To do
Your task is to print all of the material verbatim.

Recorded data

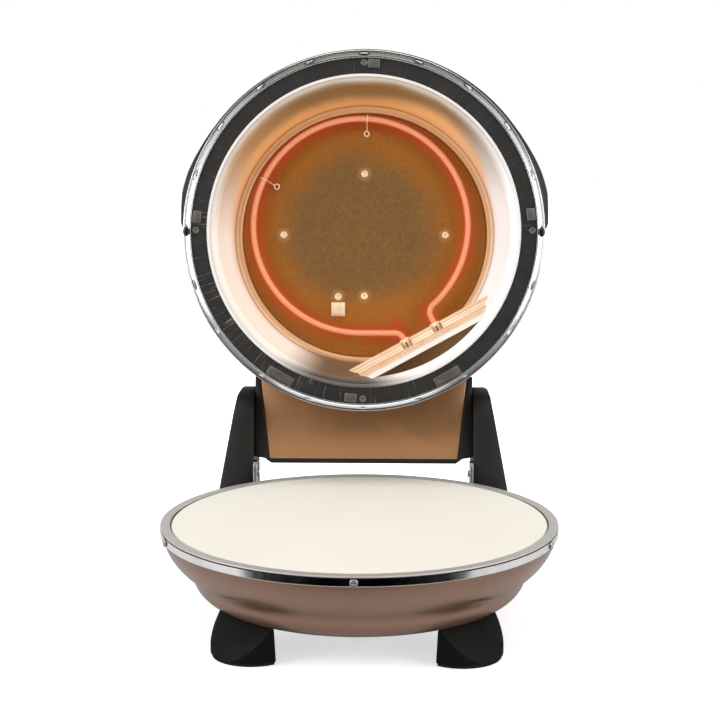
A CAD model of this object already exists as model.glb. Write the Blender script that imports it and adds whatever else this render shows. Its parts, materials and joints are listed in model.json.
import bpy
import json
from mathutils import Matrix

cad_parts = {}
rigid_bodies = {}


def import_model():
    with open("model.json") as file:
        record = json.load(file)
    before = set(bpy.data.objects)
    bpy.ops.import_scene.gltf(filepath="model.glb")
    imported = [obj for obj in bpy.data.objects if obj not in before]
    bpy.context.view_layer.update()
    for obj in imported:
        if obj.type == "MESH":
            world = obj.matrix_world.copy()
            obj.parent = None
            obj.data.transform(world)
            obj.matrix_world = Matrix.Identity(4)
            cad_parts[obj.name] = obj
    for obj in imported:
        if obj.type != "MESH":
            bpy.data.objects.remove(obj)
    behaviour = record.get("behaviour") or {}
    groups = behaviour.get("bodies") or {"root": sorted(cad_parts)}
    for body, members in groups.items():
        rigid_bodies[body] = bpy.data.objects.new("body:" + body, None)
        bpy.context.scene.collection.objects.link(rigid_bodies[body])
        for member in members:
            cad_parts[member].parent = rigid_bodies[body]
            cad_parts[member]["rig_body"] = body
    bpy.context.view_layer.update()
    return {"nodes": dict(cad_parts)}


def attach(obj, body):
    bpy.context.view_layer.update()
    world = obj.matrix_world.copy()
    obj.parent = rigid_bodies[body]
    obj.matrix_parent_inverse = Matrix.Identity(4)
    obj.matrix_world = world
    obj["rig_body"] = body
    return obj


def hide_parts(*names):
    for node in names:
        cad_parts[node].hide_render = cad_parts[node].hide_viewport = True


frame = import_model()

import json
import math

import bmesh
import bpy
from mathutils import Matrix, Vector

NODES = frame["nodes"]
SCENE = bpy.context.scene

# The lid's own frame: shut, with its rim plane at z = 0 and its centre over the stone. The pivot's height
# is PIVOT_Z over the table and PIVOT_LID over the lid's rim plane. All lengths are in metres.
PIVOT_Y, PIVOT_Z, PIVOT_LID = 0.1715, 0.141, 0.052
LID_OPEN = math.radians(99.5)
LID_C, LID_S = math.cos(LID_OPEN), math.sin(LID_OPEN)
LID_MATRIX = (
    Matrix.Translation((0, PIVOT_Y, PIVOT_Z))
    @ Matrix.Rotation(-LID_OPEN, 4, "X")
    @ Matrix.Translation((0, -PIVOT_Y, -PIVOT_LID))
)
TO_LID = (0, PIVOT_Y - PIVOT_Y * LID_C + PIVOT_Z * LID_S, PIVOT_LID - PIVOT_Y * LID_S - PIVOT_Z * LID_C)

# A shallow dent pressed in the front of the bowl over each foot
DENT_X, DENT_Z = 0.096, 0.0535

# The lid's folded lip: its crimps, and the stud at each of them as a radius, half length and half width
CRIMPS = 20
CRIMP_STEP = 2 * math.pi / CRIMPS
STUD_R, STUD_LONG, STUD_DEEP = 0.1615, 0.0052, 0.0015

# Grooves and rolls of the lip: radius and the tone there
LIP_TONES = (
    (0.1578, 215), (0.1586, 252), (0.1592, 240), (0.1599, 205), (0.1607, 172), (0.1616, 158), (0.1624, 190),
    (0.1630, 120), (0.1635, 58), (0.1639, 214), (0.1644, 248), (0.1648, 150), (0.1652, 84),
)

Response
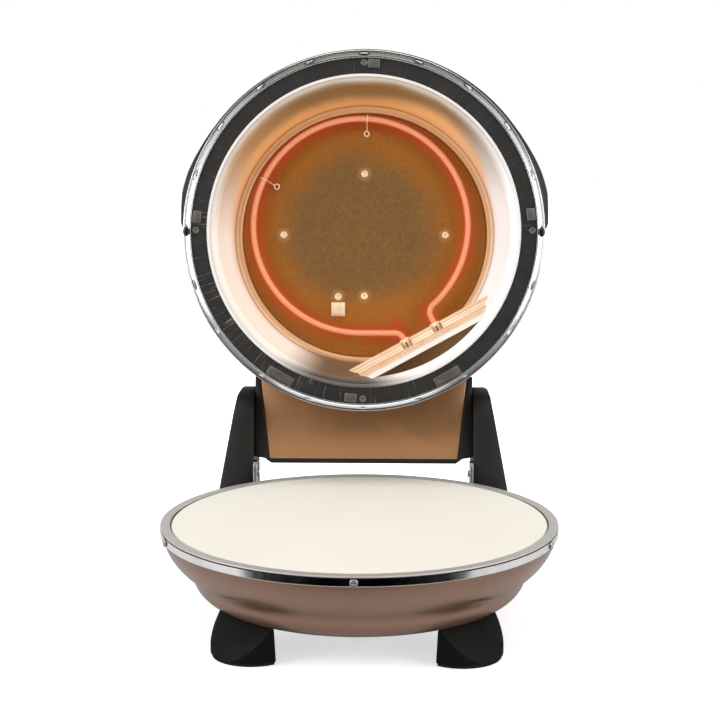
A CAD model of this object already exists as model.glb. Write the Blender script that imports it and adds whatever else this render shows. Its parts, materials and joints are listed in model.json.
import bpy
import json
from mathutils import Matrix

cad_parts = {}
rigid_bodies = {}


def import_model():
    with open("model.json") as file:
        record = json.load(file)
    before = set(bpy.data.objects)
    bpy.ops.import_scene.gltf(filepath="model.glb")
    imported = [obj for obj in bpy.data.objects if obj not in before]
    bpy.context.view_layer.update()
    for obj in imported:
        if obj.type == "MESH":
            world = obj.matrix_world.copy()
            obj.parent = None
            obj.data.transform(world)
            obj.matrix_world = Matrix.Identity(4)
            cad_parts[obj.name] = obj
    for obj in imported:
        if obj.type != "MESH":
            bpy.data.objects.remove(obj)
    behaviour = record.get("behaviour") or {}
    groups = behaviour.get("bodies") or {"root": sorted(cad_parts)}
    for body, members in groups.items():
        rigid_bodies[body] = bpy.data.objects.new("body:" + body, None)
        bpy.context.scene.collection.objects.link(rigid_bodies[body])
        for member in members:
            cad_parts[member].parent = rigid_bodies[body]
            cad_parts[member]["rig_body"] = body
    bpy.context.view_layer.update()
    return {"nodes": dict(cad_parts)}


def attach(obj, body):
    bpy.context.view_layer.update()
    world = obj.matrix_world.copy()
    obj.parent = rigid_bodies[body]
    obj.matrix_parent_inverse = Matrix.Identity(4)
    obj.matrix_world = world
    obj["rig_body"] = body
    return obj


def hide_parts(*names):
    for node in names:
        cad_parts[node].hide_render = cad_parts[node].hide_viewport = True


frame = import_model()

import json
import math

import bmesh
import bpy
from mathutils import Matrix, Vector

NODES = frame["nodes"]
SCENE = bpy.context.scene

# The lid's own frame: shut, with its rim plane at z = 0 and its centre over the stone. The pivot's height
# is PIVOT_Z over the table and PIVOT_LID over the lid's rim plane. All lengths are in metres.
PIVOT_Y, PIVOT_Z, PIVOT_LID = 0.1715, 0.141, 0.052
LID_OPEN = math.radians(99.5)
LID_C, LID_S = math.cos(LID_OPEN), math.sin(LID_OPEN)
LID_MATRIX = (
    Matrix.Translation((0, PIVOT_Y, PIVOT_Z))
    @ Matrix.Rotation(-LID_OPEN, 4, "X")
    @ Matrix.Translation((0, -PIVOT_Y, -PIVOT_LID))
)
TO_LID = (0, PIVOT_Y - PIVOT_Y * LID_C + PIVOT_Z * LID_S, PIVOT_LID - PIVOT_Y * LID_S - PIVOT_Z * LID_C)

# A shallow dent pressed in the front of the bowl over each foot
DENT_X, DENT_Z = 0.096, 0.0535

# The lid's folded lip: its crimps, and the stud at each of them as a radius, half length and half width
CRIMPS = 20
CRIMP_STEP = 2 * math.pi / CRIMPS
STUD_R, STUD_LONG, STUD_DEEP = 0.1615, 0.0052, 0.0015

# Grooves and rolls of the lip: radius and the tone there
LIP_TONES = (
    (0.1578, 215), (0.1586, 252), (0.1592, 240), (0.1599, 205), (0.1607, 172), (0.1616, 158), (0.1624, 190),
    (0.1630, 120), (0.1635, 58), (0.1639, 214), (0.1644, 248), (0.1648, 150), (0.1652, 84),
)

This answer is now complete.